▶ [Work required]: Quote the data below in full, please, without altering anything.

▶ [Data excerpt]:
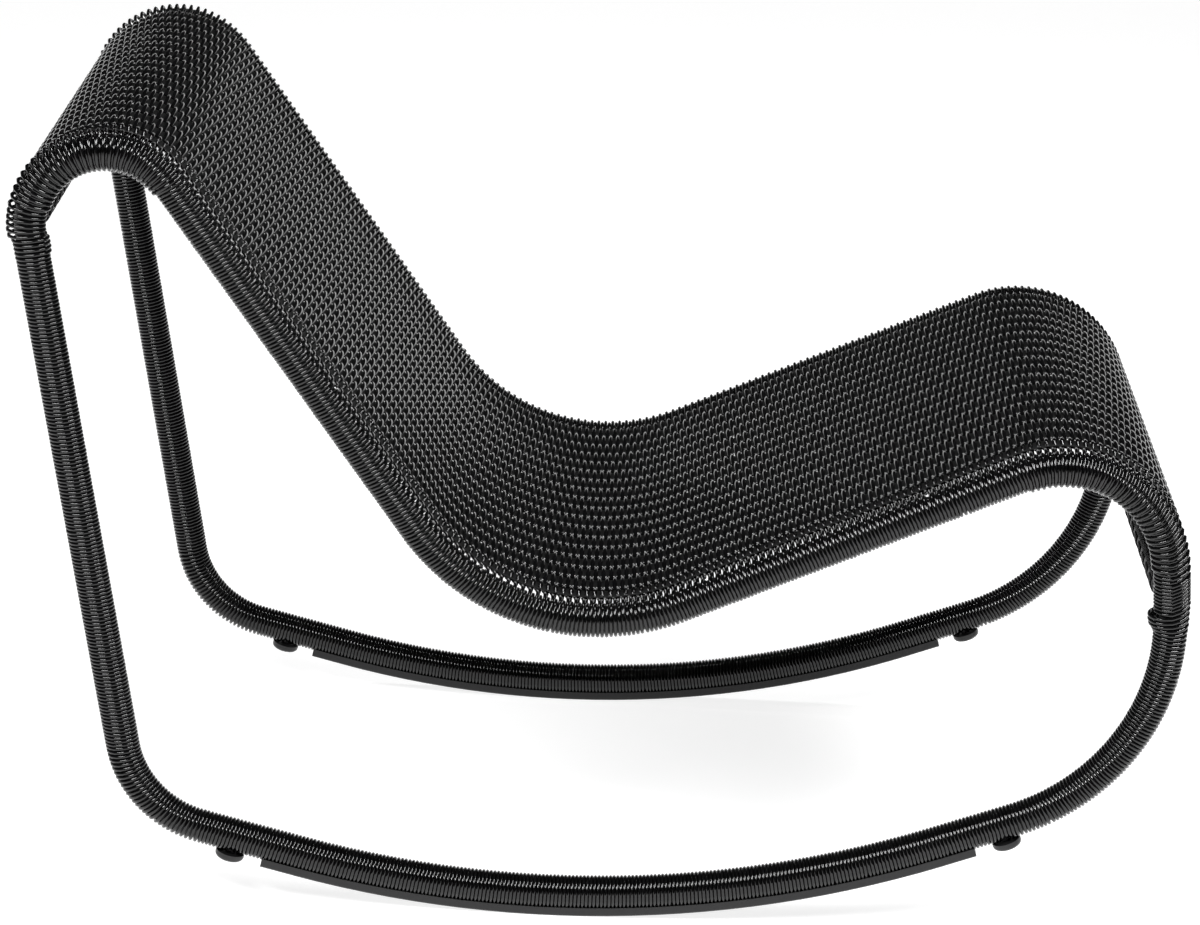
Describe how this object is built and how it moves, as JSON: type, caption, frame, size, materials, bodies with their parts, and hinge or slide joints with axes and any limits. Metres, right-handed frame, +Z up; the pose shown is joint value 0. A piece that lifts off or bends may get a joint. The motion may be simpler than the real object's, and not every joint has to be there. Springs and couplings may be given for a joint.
{
  "type": "wicker rocking chair",
  "caption": "Lounge rocking chair with bent tube side loops wound in black cord, and a woven cord seat panel slung from a high head end to the knees.",
  "frame": {"origin": "centre of the bounding box at floor level, under the chair as it rests on its runners", "axes": "+X towards the front of the chair (the knees), +Y towards the sitter's left, +Z up"},
  "size_m": [1.0704, 0.5896, 0.7224],
  "materials": {
    "frame_tube": "black powder coat, seen only inside the loops' windings",
    "joint_steel": "plain steel sleeve inside the tube",
    "cord": "glossy black round synthetic cord",
    "runner_rubber": "matte black rubber",
    "screw_steel": "plain steel screw"
  },
  "bodies": {
    "root": {"left_upper_tube": "frame_tube", "right_upper_tube": "frame_tube", "left_lower_tube": "frame_tube", "right_lower_tube": "frame_tube", "left_rear_joint_sleeve": "joint_steel", "right_rear_joint_sleeve": "joint_steel", "left_front_joint_sleeve": "joint_steel", "right_front_joint_sleeve": "joint_steel", "rear_crossbar": "frame_tube", "front_crossbar": "frame_tube", "woven_panel": "cord", "left_upper_wrap": "cord", "right_upper_wrap": "cord", "left_lower_wrap": "cord", "right_lower_wrap": "cord", "rear_crossbar_wrap": "cord", "front_crossbar_wrap": "cord", "left_rear_lashing": "cord", "right_rear_lashing": "cord", "left_front_lashing": "cord", "right_front_lashing": "cord", "left_runner_strip": "runner_rubber", "right_runner_strip": "runner_rubber", "left_rear_stop_foot": "runner_rubber", "right_rear_stop_foot": "runner_rubber", "left_front_stop_foot": "runner_rubber", "right_front_stop_foot": "runner_rubber", "stop_foot_screws": "screw_steel", "left_strip_screws": "screw_steel", "right_strip_screws": "screw_steel"}
  },
  "joints": []
}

▶ [Full answer]:
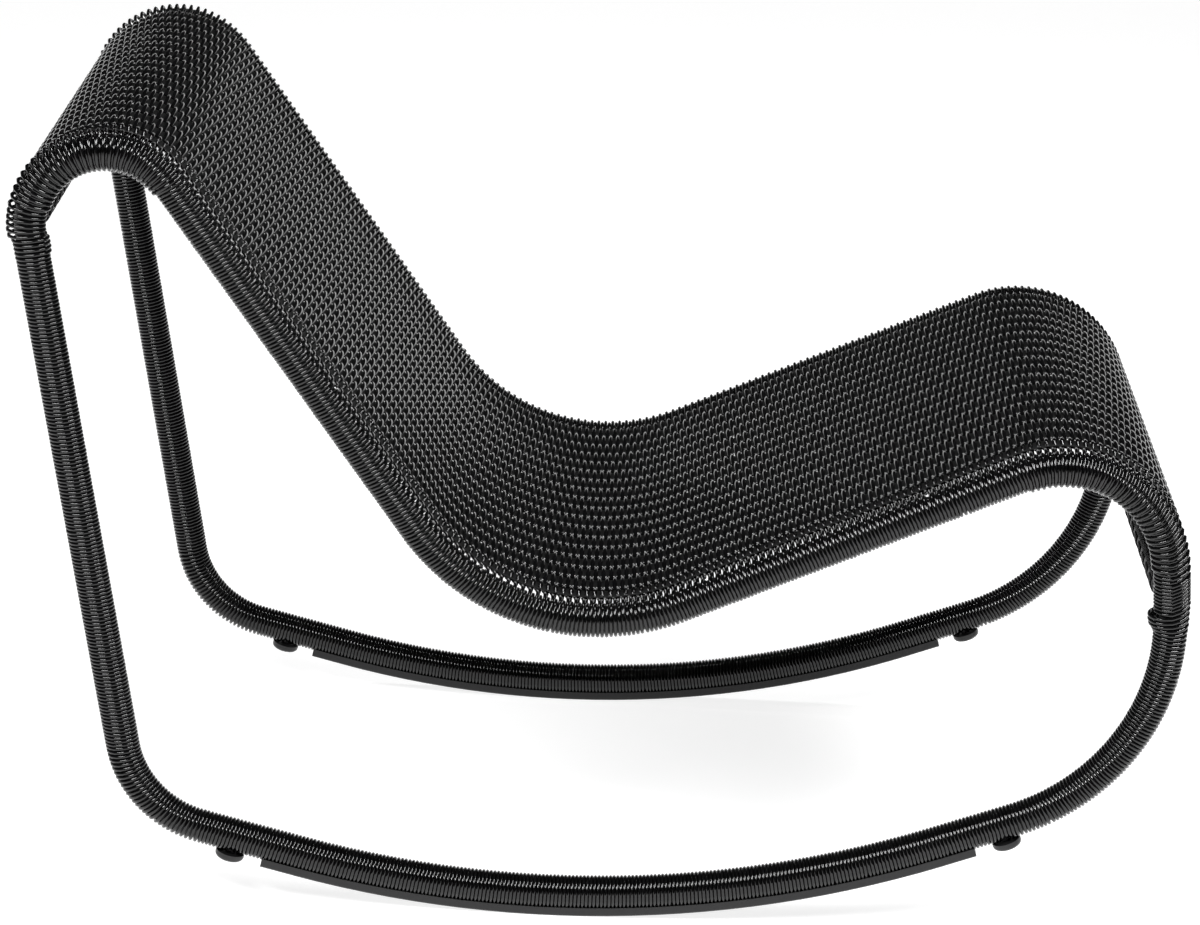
Describe how this object is built and how it moves, as JSON: type, caption, frame, size, materials, bodies with their parts, and hinge or slide joints with axes and any limits. Metres, right-handed frame, +Z up; the pose shown is joint value 0. A piece that lifts off or bends may get a joint. The motion may be simpler than the real object's, and not every joint has to be there. Springs and couplings may be given for a joint.
{
  "type": "wicker rocking chair",
  "caption": "Lounge rocking chair with bent tube side loops wound in black cord, and a woven cord seat panel slung from a high head end to the knees.",
  "frame": {"origin": "centre of the bounding box at floor level, under the chair as it rests on its runners", "axes": "+X towards the front of the chair (the knees), +Y towards the sitter's left, +Z up"},
  "size_m": [1.0704, 0.5896, 0.7224],
  "materials": {
    "frame_tube": "black powder coat, seen only inside the loops' windings",
    "joint_steel": "plain steel sleeve inside the tube",
    "cord": "glossy black round synthetic cord",
    "runner_rubber": "matte black rubber",
    "screw_steel": "plain steel screw"
  },
  "bodies": {
    "root": {"left_upper_tube": "frame_tube", "right_upper_tube": "frame_tube", "left_lower_tube": "frame_tube", "right_lower_tube": "frame_tube", "left_rear_joint_sleeve": "joint_steel", "right_rear_joint_sleeve": "joint_steel", "left_front_joint_sleeve": "joint_steel", "right_front_joint_sleeve": "joint_steel", "rear_crossbar": "frame_tube", "front_crossbar": "frame_tube", "woven_panel": "cord", "left_upper_wrap": "cord", "right_upper_wrap": "cord", "left_lower_wrap": "cord", "right_lower_wrap": "cord", "rear_crossbar_wrap": "cord", "front_crossbar_wrap": "cord", "left_rear_lashing": "cord", "right_rear_lashing": "cord", "left_front_lashing": "cord", "right_front_lashing": "cord", "left_runner_strip": "runner_rubber", "right_runner_strip": "runner_rubber", "left_rear_stop_foot": "runner_rubber", "right_rear_stop_foot": "runner_rubber", "left_front_stop_foot": "runner_rubber", "right_front_stop_foot": "runner_rubber", "stop_foot_screws": "screw_steel", "left_strip_screws": "screw_steel", "right_strip_screws": "screw_steel"}
  },
  "joints": []
}